▶ EXERCISE BRIEF: In the records that follow, the lines from the one containing "for (const side" to the one containing "cad_parts[node].hide_render = cad_parts[node].hide_viewport", inclusive, are to be given again exactly.
↓↓↓
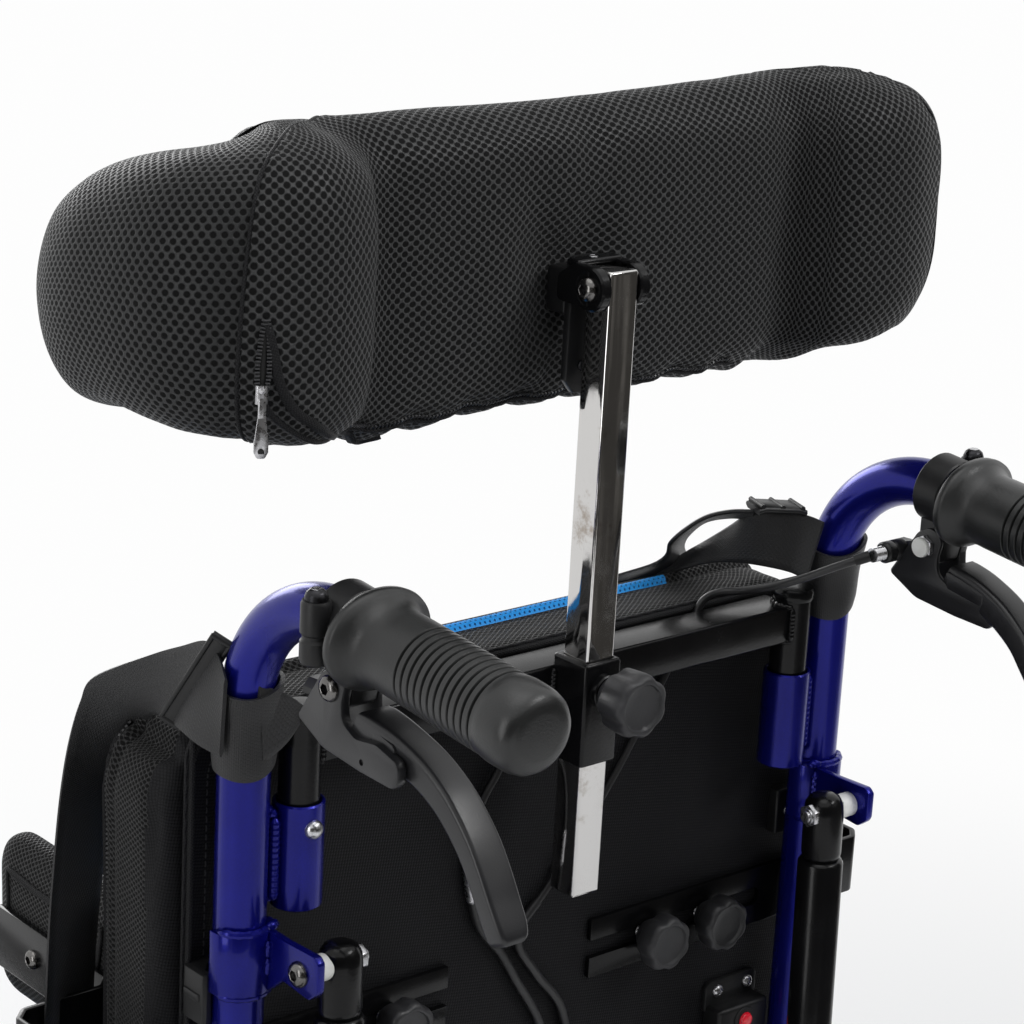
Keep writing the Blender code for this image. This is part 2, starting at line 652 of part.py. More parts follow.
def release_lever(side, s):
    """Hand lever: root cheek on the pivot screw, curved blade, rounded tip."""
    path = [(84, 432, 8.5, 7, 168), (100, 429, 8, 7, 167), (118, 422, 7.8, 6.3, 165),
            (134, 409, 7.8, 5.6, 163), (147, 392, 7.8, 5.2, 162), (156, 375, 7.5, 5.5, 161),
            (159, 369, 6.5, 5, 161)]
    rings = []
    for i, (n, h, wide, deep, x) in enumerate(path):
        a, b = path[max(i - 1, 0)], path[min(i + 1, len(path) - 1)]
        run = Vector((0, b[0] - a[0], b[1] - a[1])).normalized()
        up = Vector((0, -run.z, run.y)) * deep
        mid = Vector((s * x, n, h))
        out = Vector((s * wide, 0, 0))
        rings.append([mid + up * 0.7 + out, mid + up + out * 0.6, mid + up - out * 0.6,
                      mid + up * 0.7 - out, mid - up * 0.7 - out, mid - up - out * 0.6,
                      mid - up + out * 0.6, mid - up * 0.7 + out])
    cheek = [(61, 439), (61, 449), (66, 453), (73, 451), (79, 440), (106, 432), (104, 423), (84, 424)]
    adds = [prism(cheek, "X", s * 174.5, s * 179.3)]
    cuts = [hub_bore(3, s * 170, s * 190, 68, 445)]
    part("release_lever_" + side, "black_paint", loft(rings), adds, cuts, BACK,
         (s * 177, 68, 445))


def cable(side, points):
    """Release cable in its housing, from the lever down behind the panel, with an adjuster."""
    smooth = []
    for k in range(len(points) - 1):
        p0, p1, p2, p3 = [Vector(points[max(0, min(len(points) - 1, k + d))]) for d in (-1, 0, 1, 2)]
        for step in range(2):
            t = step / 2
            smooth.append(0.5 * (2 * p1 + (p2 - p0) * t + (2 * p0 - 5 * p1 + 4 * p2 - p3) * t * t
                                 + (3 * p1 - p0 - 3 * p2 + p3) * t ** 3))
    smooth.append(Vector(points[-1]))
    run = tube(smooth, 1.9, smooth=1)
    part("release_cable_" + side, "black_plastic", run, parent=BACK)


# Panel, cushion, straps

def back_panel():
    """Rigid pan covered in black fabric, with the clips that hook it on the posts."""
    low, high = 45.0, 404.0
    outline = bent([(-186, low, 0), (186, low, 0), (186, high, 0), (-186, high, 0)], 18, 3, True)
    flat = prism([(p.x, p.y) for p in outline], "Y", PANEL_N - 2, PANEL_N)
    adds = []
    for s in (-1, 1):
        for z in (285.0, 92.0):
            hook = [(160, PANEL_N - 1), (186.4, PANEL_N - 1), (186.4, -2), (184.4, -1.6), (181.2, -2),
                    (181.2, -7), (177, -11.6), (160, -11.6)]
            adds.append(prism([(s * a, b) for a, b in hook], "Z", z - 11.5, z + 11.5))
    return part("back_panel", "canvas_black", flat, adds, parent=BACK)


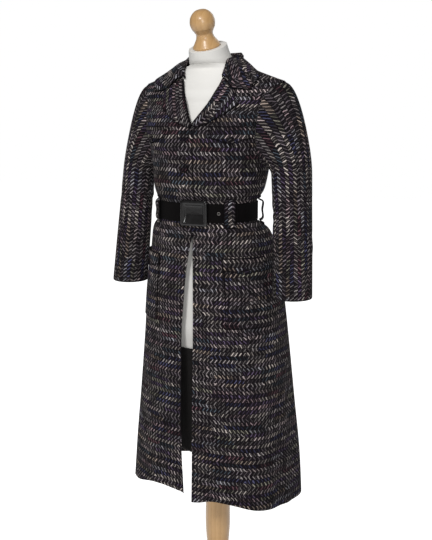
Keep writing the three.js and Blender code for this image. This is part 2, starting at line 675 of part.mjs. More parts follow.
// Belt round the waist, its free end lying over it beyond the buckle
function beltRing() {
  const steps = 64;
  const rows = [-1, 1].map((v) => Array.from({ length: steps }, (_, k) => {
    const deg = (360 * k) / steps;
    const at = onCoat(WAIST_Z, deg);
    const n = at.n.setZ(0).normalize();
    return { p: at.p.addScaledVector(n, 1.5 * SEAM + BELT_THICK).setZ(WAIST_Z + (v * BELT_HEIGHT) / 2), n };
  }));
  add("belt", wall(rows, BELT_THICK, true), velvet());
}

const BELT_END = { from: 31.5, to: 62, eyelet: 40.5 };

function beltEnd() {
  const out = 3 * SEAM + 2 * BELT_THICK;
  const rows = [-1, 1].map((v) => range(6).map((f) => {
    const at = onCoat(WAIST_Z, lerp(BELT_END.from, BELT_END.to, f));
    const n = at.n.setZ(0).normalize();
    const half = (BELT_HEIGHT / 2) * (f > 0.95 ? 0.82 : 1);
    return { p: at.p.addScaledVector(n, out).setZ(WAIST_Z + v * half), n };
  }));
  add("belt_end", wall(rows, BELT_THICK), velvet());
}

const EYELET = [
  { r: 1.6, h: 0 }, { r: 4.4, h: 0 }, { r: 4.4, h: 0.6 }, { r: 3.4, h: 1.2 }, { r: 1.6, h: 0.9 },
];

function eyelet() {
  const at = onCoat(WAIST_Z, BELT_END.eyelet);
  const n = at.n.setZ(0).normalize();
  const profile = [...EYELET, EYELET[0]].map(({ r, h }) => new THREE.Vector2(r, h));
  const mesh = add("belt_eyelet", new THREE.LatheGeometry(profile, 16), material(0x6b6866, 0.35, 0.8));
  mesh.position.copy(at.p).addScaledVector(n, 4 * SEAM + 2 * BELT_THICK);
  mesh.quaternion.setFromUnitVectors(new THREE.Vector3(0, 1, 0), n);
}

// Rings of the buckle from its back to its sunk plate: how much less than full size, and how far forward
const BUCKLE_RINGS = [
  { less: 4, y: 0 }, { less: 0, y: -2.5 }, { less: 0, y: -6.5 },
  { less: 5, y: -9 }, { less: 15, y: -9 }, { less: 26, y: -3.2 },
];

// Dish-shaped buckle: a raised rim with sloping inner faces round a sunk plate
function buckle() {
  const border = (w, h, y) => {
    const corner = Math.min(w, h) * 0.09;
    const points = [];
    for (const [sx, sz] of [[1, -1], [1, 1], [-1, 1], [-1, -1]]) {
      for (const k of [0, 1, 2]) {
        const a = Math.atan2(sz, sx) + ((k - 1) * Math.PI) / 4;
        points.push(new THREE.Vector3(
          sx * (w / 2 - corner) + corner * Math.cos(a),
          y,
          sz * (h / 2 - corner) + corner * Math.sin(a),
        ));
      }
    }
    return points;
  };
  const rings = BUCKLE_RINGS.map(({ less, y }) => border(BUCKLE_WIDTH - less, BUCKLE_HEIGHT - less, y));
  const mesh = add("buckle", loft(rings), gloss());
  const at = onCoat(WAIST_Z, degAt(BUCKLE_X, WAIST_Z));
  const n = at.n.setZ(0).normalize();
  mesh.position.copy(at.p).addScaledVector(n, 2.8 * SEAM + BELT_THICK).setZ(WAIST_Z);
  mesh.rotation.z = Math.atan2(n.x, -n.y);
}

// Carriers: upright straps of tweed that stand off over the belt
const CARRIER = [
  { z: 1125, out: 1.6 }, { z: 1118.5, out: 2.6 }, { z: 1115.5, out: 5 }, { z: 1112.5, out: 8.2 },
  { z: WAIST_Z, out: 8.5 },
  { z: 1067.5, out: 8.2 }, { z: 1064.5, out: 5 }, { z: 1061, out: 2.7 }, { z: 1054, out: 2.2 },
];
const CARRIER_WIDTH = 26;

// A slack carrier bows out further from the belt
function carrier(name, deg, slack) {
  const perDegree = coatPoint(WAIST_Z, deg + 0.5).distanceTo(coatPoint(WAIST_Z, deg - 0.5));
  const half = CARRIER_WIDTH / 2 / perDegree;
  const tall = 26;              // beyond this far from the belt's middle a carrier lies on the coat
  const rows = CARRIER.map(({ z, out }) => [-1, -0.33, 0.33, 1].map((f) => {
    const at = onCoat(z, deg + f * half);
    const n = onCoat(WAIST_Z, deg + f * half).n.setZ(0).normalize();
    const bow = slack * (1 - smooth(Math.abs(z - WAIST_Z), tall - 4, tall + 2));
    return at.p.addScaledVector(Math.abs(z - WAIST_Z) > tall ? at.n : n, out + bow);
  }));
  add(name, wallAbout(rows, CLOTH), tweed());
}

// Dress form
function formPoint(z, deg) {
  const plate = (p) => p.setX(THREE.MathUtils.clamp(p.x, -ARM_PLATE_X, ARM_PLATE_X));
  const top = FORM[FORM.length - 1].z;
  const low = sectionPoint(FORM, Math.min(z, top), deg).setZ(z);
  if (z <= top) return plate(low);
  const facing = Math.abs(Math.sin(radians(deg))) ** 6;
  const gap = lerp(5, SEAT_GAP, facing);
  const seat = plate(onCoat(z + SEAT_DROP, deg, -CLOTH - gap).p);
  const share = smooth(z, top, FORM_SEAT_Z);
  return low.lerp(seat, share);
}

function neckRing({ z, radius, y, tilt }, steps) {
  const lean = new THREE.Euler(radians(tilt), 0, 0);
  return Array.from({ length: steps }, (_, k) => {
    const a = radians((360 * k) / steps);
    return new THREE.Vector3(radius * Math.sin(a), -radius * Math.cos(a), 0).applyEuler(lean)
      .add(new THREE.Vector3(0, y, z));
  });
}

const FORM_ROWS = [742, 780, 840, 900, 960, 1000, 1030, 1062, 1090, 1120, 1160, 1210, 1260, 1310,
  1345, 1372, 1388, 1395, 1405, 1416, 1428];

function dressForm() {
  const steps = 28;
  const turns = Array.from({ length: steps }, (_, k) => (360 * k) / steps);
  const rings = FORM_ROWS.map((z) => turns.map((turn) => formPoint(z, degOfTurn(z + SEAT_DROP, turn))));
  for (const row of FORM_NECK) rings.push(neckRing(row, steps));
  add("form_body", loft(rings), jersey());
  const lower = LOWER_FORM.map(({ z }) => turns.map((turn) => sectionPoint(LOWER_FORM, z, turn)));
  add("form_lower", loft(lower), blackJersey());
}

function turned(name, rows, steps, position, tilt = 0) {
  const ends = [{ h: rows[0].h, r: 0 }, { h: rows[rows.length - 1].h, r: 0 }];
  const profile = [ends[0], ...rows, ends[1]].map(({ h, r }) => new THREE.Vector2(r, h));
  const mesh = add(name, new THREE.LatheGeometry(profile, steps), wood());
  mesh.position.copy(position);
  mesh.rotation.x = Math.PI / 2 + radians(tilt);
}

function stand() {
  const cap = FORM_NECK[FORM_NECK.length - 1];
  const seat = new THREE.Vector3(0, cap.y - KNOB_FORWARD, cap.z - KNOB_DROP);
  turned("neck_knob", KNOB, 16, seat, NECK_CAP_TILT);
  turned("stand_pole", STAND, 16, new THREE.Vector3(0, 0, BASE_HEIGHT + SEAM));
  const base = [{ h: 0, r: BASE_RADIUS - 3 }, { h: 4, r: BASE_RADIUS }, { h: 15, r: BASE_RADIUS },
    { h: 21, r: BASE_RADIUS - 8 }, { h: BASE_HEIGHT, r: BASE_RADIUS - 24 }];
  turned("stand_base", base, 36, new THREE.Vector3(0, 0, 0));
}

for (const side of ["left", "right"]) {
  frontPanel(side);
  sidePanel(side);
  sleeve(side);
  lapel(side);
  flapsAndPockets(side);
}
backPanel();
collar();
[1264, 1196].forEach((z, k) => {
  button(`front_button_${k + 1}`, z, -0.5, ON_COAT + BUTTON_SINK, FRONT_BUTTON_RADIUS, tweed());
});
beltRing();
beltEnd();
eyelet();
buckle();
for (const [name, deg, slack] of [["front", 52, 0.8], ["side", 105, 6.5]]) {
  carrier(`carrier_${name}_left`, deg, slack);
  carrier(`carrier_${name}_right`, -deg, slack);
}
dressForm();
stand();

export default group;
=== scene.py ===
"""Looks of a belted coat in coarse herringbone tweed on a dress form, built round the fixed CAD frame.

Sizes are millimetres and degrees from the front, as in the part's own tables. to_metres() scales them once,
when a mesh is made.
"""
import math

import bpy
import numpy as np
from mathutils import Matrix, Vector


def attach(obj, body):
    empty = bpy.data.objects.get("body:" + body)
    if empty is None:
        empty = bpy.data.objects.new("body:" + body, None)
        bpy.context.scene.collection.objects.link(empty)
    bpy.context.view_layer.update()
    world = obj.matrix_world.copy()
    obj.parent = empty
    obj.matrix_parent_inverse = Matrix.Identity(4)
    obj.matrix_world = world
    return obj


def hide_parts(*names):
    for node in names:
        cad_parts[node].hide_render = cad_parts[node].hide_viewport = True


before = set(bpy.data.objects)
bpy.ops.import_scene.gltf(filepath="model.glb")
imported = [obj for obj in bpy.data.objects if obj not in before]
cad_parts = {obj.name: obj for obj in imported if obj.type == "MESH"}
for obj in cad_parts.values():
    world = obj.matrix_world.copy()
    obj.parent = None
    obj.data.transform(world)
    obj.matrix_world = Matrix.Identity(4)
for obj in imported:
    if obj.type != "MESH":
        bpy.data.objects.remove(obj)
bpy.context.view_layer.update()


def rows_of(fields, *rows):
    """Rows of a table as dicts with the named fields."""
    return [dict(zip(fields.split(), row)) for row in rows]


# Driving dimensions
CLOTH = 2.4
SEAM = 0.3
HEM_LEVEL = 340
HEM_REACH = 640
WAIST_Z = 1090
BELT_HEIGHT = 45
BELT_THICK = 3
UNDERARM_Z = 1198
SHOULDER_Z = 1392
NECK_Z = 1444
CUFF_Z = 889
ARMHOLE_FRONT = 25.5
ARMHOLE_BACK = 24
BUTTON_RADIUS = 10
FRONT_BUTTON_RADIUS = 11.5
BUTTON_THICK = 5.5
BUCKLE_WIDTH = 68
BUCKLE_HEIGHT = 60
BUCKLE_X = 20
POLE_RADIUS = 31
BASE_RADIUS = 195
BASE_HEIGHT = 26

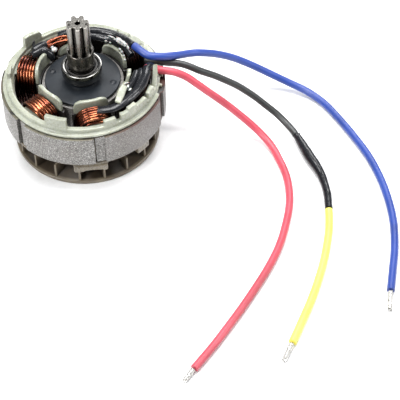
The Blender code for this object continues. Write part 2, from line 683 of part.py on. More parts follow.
↑↑↑
▶ ANSWER TO THIS PROBLEM:
for (const side of ["left", "right"]) {
  frontPanel(side);
  sidePanel(side);
  sleeve(side);
  lapel(side);
  flapsAndPockets(side);
}
backPanel();
collar();
[1264, 1196].forEach((z, k) => {
  button(`front_button_${k + 1}`, z, -0.5, ON_COAT + BUTTON_SINK, FRONT_BUTTON_RADIUS, tweed());
});
beltRing();
beltEnd();
eyelet();
buckle();
for (const [name, deg, slack] of [["front", 52, 0.8], ["side", 105, 6.5]]) {
  carrier(`carrier_${name}_left`, deg, slack);
  carrier(`carrier_${name}_right`, -deg, slack);
}
dressForm();
stand();

export default group;
=== scene.py ===
"""Looks of a belted coat in coarse herringbone tweed on a dress form, built round the fixed CAD frame.

Sizes are millimetres and degrees from the front, as in the part's own tables. to_metres() scales them once,
when a mesh is made.
"""
import math

import bpy
import numpy as np
from mathutils import Matrix, Vector


def attach(obj, body):
    empty = bpy.data.objects.get("body:" + body)
    if empty is None:
        empty = bpy.data.objects.new("body:" + body, None)
        bpy.context.scene.collection.objects.link(empty)
    bpy.context.view_layer.update()
    world = obj.matrix_world.copy()
    obj.parent = empty
    obj.matrix_parent_inverse = Matrix.Identity(4)
    obj.matrix_world = world
    return obj


def hide_parts(*names):
    for node in names:
        cad_parts[node].hide_render = cad_parts[node].hide_viewport = True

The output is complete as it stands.